Elder flowers are one of those things you either love or hate the smell of. They have a slightly sickly sweet smell that many people find overpowering.

But ignore the smell because you are looking at a flower that has such an astonishing range of actions it sounds like a complete herbal pharmacopeia all on its own!

It is antiviral, immune system stimulating, anti-inflammatory, anticatarrhal, diaphoretic (makes you sweat) diuretic and other actions you can look up but if I add in here it will just sound like showing off.

It is my herb of choice above Echinacea, if I am treating coughs, colds and boosting the immune system.

Although there are several anticatarrhal herbs such as ground ivy, from my experience elderflower is positively the BEST.

At this time of year it goes in every hayfever and anti-allergy mix I make up.

Because it makes you sweat and has relaxing properties, I also put it into mixes for high blood pressure.

Here come the warning bells ringing again…please do not self medicate if you have high blood pressure or any medical condition see a professional.

I pick the flower every year and dry it to store for use as a tea if anyone is feeling they have a cold coming on.

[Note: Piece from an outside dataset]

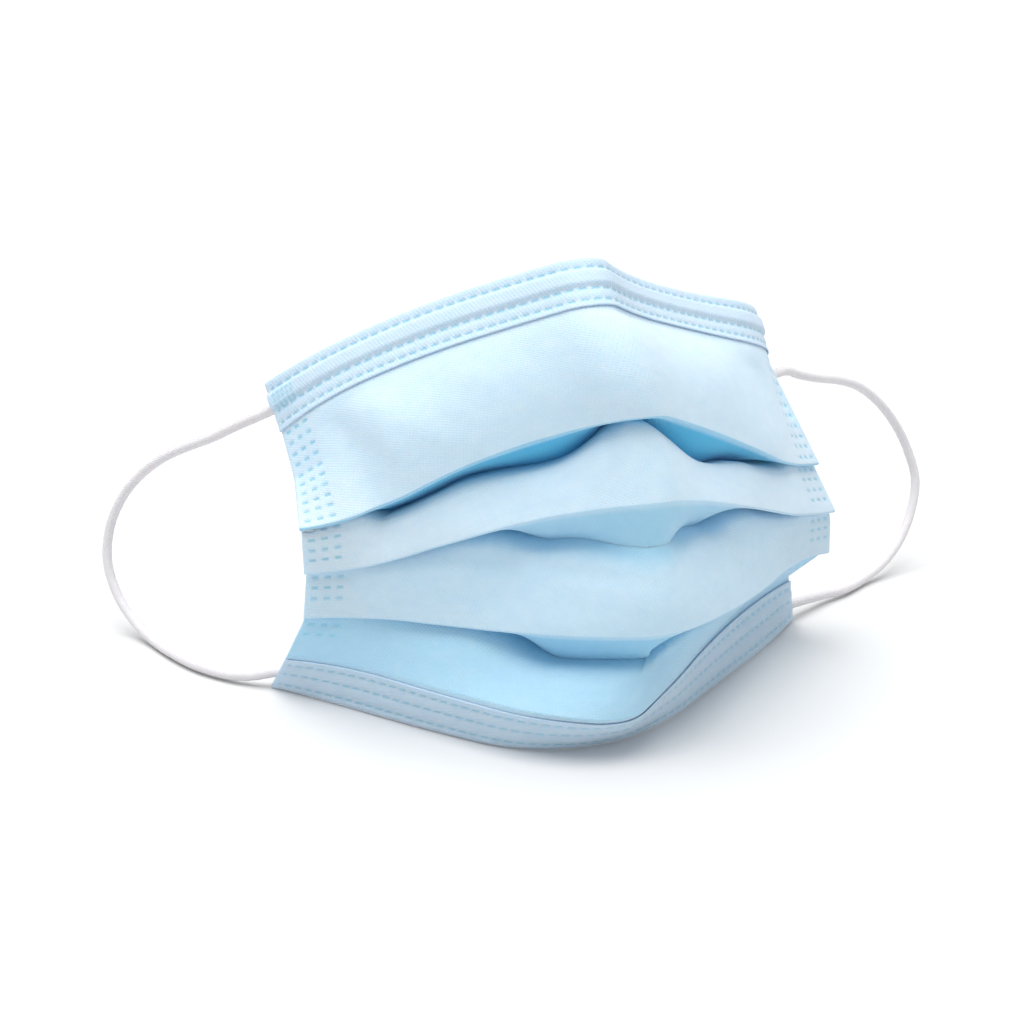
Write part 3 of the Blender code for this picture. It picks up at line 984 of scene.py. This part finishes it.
def elastic_material():
    """White knitted elastic."""
    result, tree, shader, flat = new_material("ear_loop_elastic")
    clouds = noise_of(tree, scaled(tree, flat, ELASTIC_CLOUD_SIZE), ELASTIC_CLOUD_DETAIL)
    tree.links.new(mixed(tree, clouds, ELASTIC_DEEP, ELASTIC_PALE), shader.inputs["Base Color"])
    knit = wave_of(tree, scaled(tree, flat, KNIT_SIZE, KNIT_TURN))
    bumped(tree, shader, knit, ELASTIC_RELIEF, ELASTIC_BUMP)
    set_inputs(shader, ELASTIC_FINISH)
    return result


def floor_material():
    result = bpy.data.materials.new("pale_floor")
    result.use_nodes = True
    set_inputs(result.node_tree.nodes["Principled BSDF"], FLOOR_FINISH)
    return result


def add_camera():
    """The photo's camera, from the front's left and above."""
    data = bpy.data.cameras.new("camera")
    data.lens = CAMERA_LENS
    data.sensor_width = CAMERA_SENSOR
    data.clip_start = CAMERA_CLIP_START
    camera = bpy.data.objects.new("camera", data)
    bpy.context.scene.collection.objects.link(camera)
    azimuth = math.radians(CAMERA_AZIMUTH)
    elevation = math.radians(CAMERA_ELEVATION)
    level = math.cos(elevation)
    away = Vector((math.sin(azimuth) * level, -math.cos(azimuth) * level, math.sin(elevation)))
    camera.location = CAMERA_TARGET + away * CAMERA_DISTANCE
    camera.rotation_euler = (-away).to_track_quat("-Z", "Y").to_euler()
    bpy.context.scene.camera = camera


def add_light(name, location, size, power):
    data = bpy.data.lights.new(name, "AREA")
    data.shape = "SQUARE"
    data.size = size
    data.energy = power
    light = bpy.data.objects.new(name, data)
    light.location = location
    light.rotation_euler = (LIGHT_AIM - Vector(location)).to_track_quat("-Z", "Y").to_euler()
    bpy.context.scene.collection.objects.link(light)


def add_studio():
    """A pale floor under a wide soft light from overhead, with a pale sky and a faint fill in front."""
    scene = bpy.context.scene
    scene.view_settings.view_transform = "Standard"
    world = bpy.data.worlds.new("studio")
    world.use_nodes = True
    set_inputs(world.node_tree.nodes["Background"], SKY_SETTINGS)
    scene.world = world
    for name, row in LIGHTS.items():
        add_light(name, row["location"], row["size"], row["power"])
    mesh = bpy.data.meshes.new("floor")
    corners = [(x * FLOOR_REACH, y * FLOOR_REACH, 0) for x, y in ((-1, -1), (1, -1), (1, 1), (-1, 1))]
    mesh.from_pydata(corners, [], [(0, 1, 2, 3)])
    mesh.materials.append(floor_material())
    floor = bpy.data.objects.new("floor", mesh)
    scene.collection.objects.link(floor)


def main():
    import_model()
    add_camera()
    lines = {name: fold_line(name) for name in FOLD_LINES}
    elastic = elastic_material()
    for side, length in (("left", LEFT_LOOP_LENGTH), ("right", RIGHT_LOOP_LENGTH)):
        loop, path = loop_object(side + "_loop_cord", lines, side, elastic)
        node = side + "_ear_loop"
        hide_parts(node)
        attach(loop, "root")
    outer = cloth_material("outer_cloth")
    inner = cloth_material("inner_cloth")
    band = cloth_material("binding_cloth")
    cloth = cloth_piece("pleated_cloth", lines, [outer, inner])
    top = binding_piece("nose_band", lines["top_edge"], lines["top_hem"], TOP_DASH_ROWS, True, band)
    bottom = binding_piece(
        "chin_band", lines["lower_edge"], lines["lower_hem"], LOWER_DASH_ROWS, False, band
    )
    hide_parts("mask_body")
    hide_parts("top_binding")
    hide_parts("bottom_binding")
    for piece in (cloth, top, bottom):
        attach(piece, "root")
    add_studio()


main()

It is the herbal equivalent of Beecham’s powders.

The berries, I collect to either make elderflower jelly (you need extra pectin) or a syrup for coughs throughout the winter.

The syrup is dead easy to make.

Pick however many elderberries you want and then make about one inch layers of berries with half an inch of granulated sugar in a  clean and heat sterilised jam jar. You will need to keep topping the jar up as the berries crush down.

Leave this preferably somewhere very mildly warm for about a week and then strain of the gorgeous thick dark red syrup and store it in another clean and heat sterilised jam jar. This is a wonderful soothing cough mixture which should be rich in vitamin C, iron and Bioflavonoids.

In the video you see the elderflower in a hedgerow at the Long Man at Willingdon, but if you look along any hedgerow you will see an elderflower tree dotted in amongst the other bushes. Later in the year we will go back and film the berries and I will show you how to make the elderberry syrup.